Whether or not they understood it, the young women of Persia were being taught that their beauty was the key to political and economic success. Today, popular culture sends similar messages to women and girls. Despite the progress made by women in both public and private spheres, Americans still revere “Miss America” but have yet to elect a woman president. Eating disorders are epidemic among young women while millions of dollars are spent annually to convince women that if they were a little thinner, their skin a little tighter, their legs a little longer, they would be more valuable and successful human beings. The media continues to produce and sell images of women with unrealistic bodily proportions despite the fact that these images have been shown to hurt the self-image of women and girls. Depictions of women as submissive in suggestive violent and sexual situations on pages of magazines and billboards perpetuate a culture of violence against women and teach a new generation of teenagers – young men as well as young women – that women are objects of desire and pleasure, not self-respecting individuals.

How can we transform Purim into an opportunity to bring attention to deeply ingrained societal perceptions of women and to take action towards new and healthier understandings and representations of women’s beauty? As women and girls, mothers and sisters, fathers and sons, friends and lovers of women, how do we prevent ourselves and the women we love from ingesting the harmful messages about women’s beauty and self-worth embedded in our tradition and our culture?
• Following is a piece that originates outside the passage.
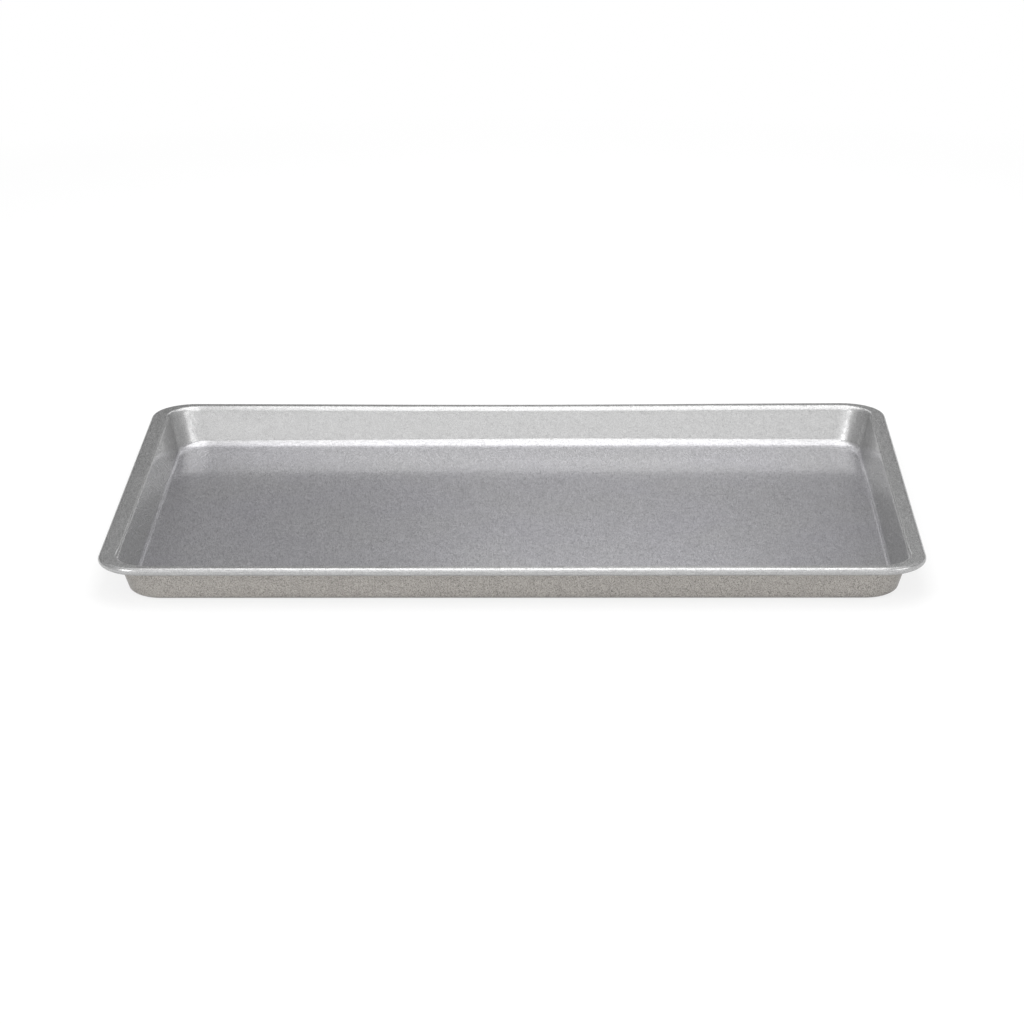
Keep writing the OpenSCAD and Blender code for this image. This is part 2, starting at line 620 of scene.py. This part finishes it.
def table_white():
    """Grey that takes the pan's shadow. Further out it is plain white, like the background,
    and near the pan it is partly so, which keeps the shadow light."""
    material, tree = new_tree("white_table")
    place = object_coordinates(tree)
    distance = add(tree, "ShaderNodeVectorMath", {0: place}, operation="LENGTH").outputs["Value"]
    far = spread(tree, distance, 0.0, 1.0, TABLE_WHITE_FROM, TABLE_WHITE_TO)
    camera_ray = add(tree, "ShaderNodeLightPath").outputs["Is Camera Ray"]
    near = spread(tree, camera_ray, TABLE_WHITE_REFLECTED, TABLE_WHITE_NEAR)
    whiteness = maths(tree, "MULTIPLY", maths(tree, "MAXIMUM", far, near), background_rays(tree))
    diffuse = add(tree, "ShaderNodeBsdfDiffuse", {"Color": grey(TABLE_GREY)})
    white = add(tree, "ShaderNodeEmission", {"Color": grey(1), "Strength": 1.0})
    both = add(tree, "ShaderNodeMixShader", {
        0: whiteness,
        1: diffuse.outputs["BSDF"],
        2: white.outputs["Emission"],
    })
    add(tree, "ShaderNodeOutputMaterial", {"Surface": both.outputs["Shader"]})
    return material


def table():
    """One large quad under the pan."""
    corners = [TABLE_HALF * Vector(at) for at in ((-1, -1, 0), (1, -1, 0), (1, 1, 0), (-1, 1, 0))]
    made = mesh_object("table", corners, [[0, 1, 2, 3]], table_white())


def dark_cloth():
    """Grey that glows a little, least at the screen's middle and more to its sides and top."""
    material, tree = new_tree("dark_cloth")
    axes = add(tree, "ShaderNodeSeparateXYZ", {"Vector": object_coordinates(tree)})
    opposite = 2 * SCREEN_SIDE + SCREEN_MIDDLE
    sideways = spread(tree, axes.outputs["Y"], opposite, SCREEN_MIDDLE, -SCREEN_R, SCREEN_R)
    upwards = spread(tree, axes.outputs["Z"], 0.0, SCREEN_RISE, 0.0, SCREEN_R)
    glow = add(tree, "ShaderNodeEmission", {
        "Color": grey(1),
        "Strength": maths(tree, "ADD", sideways, upwards),
    })
    add(tree, "ShaderNodeOutputMaterial", {"Surface": glow.outputs["Emission"]})
    return material


def dark_screen():
    """Part of a dark dome round the pan, seen only in the metal. Its lower edge climbs from
    its left end to its right one."""
    points = []
    for i, a in enumerate(steps_from(-SCREEN_RIGHT, SCREEN_LEFT, SCREEN_COLUMNS)):
        bottom = lerp(SCREEN_BOTTOM_RIGHT, SCREEN_BOTTOM_LEFT, i / SCREEN_COLUMNS)
        for e in steps_from(bottom, SCREEN_TOP, SCREEN_ROWS):
            flat = SCREEN_R * math.cos(e)
            points.append(Vector((-flat * math.sin(a), flat * math.cos(a), SCREEN_R * math.sin(e))))
    faces = []
    for i in range(SCREEN_COLUMNS):
        for j in range(SCREEN_ROWS):
            here = i * (SCREEN_ROWS + 1) + j
            beyond = here + SCREEN_ROWS + 1
            faces.append([here, here + 1, beyond + 1, beyond])
    made = mesh_object("dark_screen", points, faces, dark_cloth())
    made.matrix_world = Matrix.Rotation(SCREEN_TURN, 4, "Z")
    made.visible_camera = False
    made.visible_diffuse = False
    made.visible_shadow = False


def world():
    """White where the background is seen, and a soft even grey as light."""
    made = bpy.data.worlds.new("studio")
    made.use_nodes = True
    tree = made.node_tree
    tree.nodes.clear()
    strength = spread(tree, background_rays(tree), AMBIENT, 1.0)
    background = add(tree, "ShaderNodeBackground", {"Color": grey(1), "Strength": strength})
    add(tree, "ShaderNodeOutputWorld", {"Surface": background.outputs["Background"]})
    bpy.context.scene.world = made


def facing_pan(place):
    """Turns an object's -Z from its place towards the middle of the pan, with its X level."""
    turn = (Vector((0, 0, 0)) - place).to_track_quat("-Z", "Y").to_matrix().to_4x4()
    return Matrix.Translation(place) @ turn


def softbox(box):
    """Area lamp whose light alone is seen."""
    a = math.radians(box.azimuth)
    e = math.radians(box.elevation)
    place = box.distance * Vector((math.sin(a) * math.cos(e), -math.cos(a) * math.cos(e), math.sin(e)))
    lamp = bpy.data.lights.new(box.name, "AREA")
    lamp.shape = "RECTANGLE"
    lamp.size = box.width
    lamp.size_y = box.height
    lamp.energy = box.radiance * LAMP_POWER_PER_RADIANCE * box.width * box.height
    made = bpy.data.objects.new(box.name, lamp)
    made.matrix_world = Matrix.Translation((box.aside, 0, 0)) @ facing_pan(place)
    made.visible_camera = False
    bpy.context.collection.objects.link(made)


def camera():
    """Camera of the photograph, worked out from the pan's converging edges."""
    data = bpy.data.cameras.new("camera")
    data.sensor_width = SENSOR_WIDTH
    data.lens = CAMERA_FOCAL_PX / PHOTO_SIDE_PX * data.sensor_width
    made = bpy.data.objects.new("camera", data)
    turn = Matrix.Rotation(-CAMERA_YAW, 4, "Z")
    turn = turn @ Matrix.Rotation(math.pi / 2 - CAMERA_PITCH, 4, "X")
    turn = turn @ Matrix.Rotation(CAMERA_ROLL, 4, "Z")
    made.matrix_world = Matrix.Translation(CAMERA_PLACE) @ turn
    bpy.context.collection.objects.link(made)
    bpy.context.scene.camera = made


camera()
world()
table()
dark_screen()
for box in SOFTBOXES:
    softbox(box)

# The inside's grain is drawn out from front to rear, because the camera looks at the floor
# from so low that it sees the grain shortened
inside_coating = coated_steel(
    "coating_inside",
    dark=grey(0.152),
    light=grey(0.585),
    # painted cool tint on the floor, standing in for the bluer light it reflects
    painted_floor_tint=(0.99, 0.98, 1.04, 1),
    metallic=0.58,
    coat=0.65,
    grain_scale=(1.3, 0.3, 2.0),
)
# The outside's grain and the lightness of its shades are the coating's own. Their warm tint is painted: it
# stands in for the warm-toned table that the outside reflects.
outside_coating = coated_steel(
    "coating_outside",
    dark=(0.015, 0.014, 0.013, 1),
    light=(0.70, 0.665, 0.622, 1),
    painted_floor_tint=grey(1),
    metallic=0.4,
    coat=0.3,
    grain_scale=(1.4, 1.4, 1.4),
)
sheet = pan_sheet(inside_coating, outside_coating)
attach(sheet, "root")
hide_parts("pan_shell")

rim_wire = wire(drawn_steel("wire_steel"))
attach(rim_wire, "root")
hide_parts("rim_wire")

bpy.context.scene.view_settings.view_transform = "Standard"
Below, you will find some suggestions for creating a Purim program that will initiate dialogue in your community around these issues. Use a few or all of them with the text of the Megillah to raise questions among the women and men in your family, Hillel, youth group, classroom, Rosh Chodesh group, women’s collective, etc. If you are not part of a pre-existing group, bring together a group of teenagers, young women, mothers and daughters or other cross-generational group.

Studying Text

Choose one or two passages from the Megillah that feature Esther and Vashti to study as a group or in pairs (chevruta study). Think about the following questions:

  1. What adjectives are used to describe the women characters? The male characters?
  2. What actions do the women characters take? Which actions are rewarded? Which are not?
  3. Are there hints in the text to tell us how the women feel about themselves? If so, what are they? If not, how do you think they feel? Discuss a few possibilities.
  4. Read Word Collage. What connections can you make between the words of the Megillah and the passages written by contemporary women?

Creating Art

Gather fashion and beauty magazines. Begin by taking a few moments as a group to flip through them and react. Notice the number of pages filled with images of “perfect” women. Notice how thin they are and how flawless their skin is. Notice how many images of women appear in each magazine. What would be left of the magazine if these ads were removed? What stands out about the way that women are dressed, posed and positioned in relation to men? Compare and contrast the purpose of the ads (the product they sell) with the images they present. How do advertisers use images of women’s bodies and lives? Are there other ways to sell these products? Use the magazines to complete one of the following art projects:

  1. Cut out images from magazines and design collages on the back of postcards. Send the postcards to a target in the fashion industry (See Taking Action below).
  2. Make Purim masks. Decorate the outside of the masks with images that represent your faces or roles in the public world and the inside of the mask with symbols that depict more hidden parts of your identity and how you see yourself.
  3. Have participants construct pieces of a larger group collage. For example, design a large, two-or three-dimensional woman covered with images from beauty magazines. Create smaller collages that counter mainstream messages about what women “are made of.”
  4. Cover the surface of a mirror with a collage of fashion ads to symbolize how women’s self-images are clouded by societal depictions of beauty.
  5. Choose images that represent the way in which the men of Persia perceived Vashti and Esther. Then try to construct images that represent the women you think Vashti and Esther really were.

Taking Action

  1. Have participants write postcards to targets in the fashion industry – magazines, newspapers, television networks, etc. Supply sample statements, addresses and stamps but encourage women to write their own thoughts. Have participants commit to respond to at least two ads that they find offensive in the next six months.
  2. If you are on a campus, consider setting up a display or performance. If you are part of a youth group, design a presentation for synagogues in your area. Raise money at your event for a specific group that combats eating disorders, domestic violence or rape.
  3. Invite a member of a local feminist organization to talk about her work and the effects of popular culture’s representations of women. Invite participants to contribute money, sign up to volunteer or commit to spreading the word about the work of the organization.
  4. Make sure that local press covers your action and event. Take pictures, write a press release, submit your own article to organizational newsletters and/or newspapers.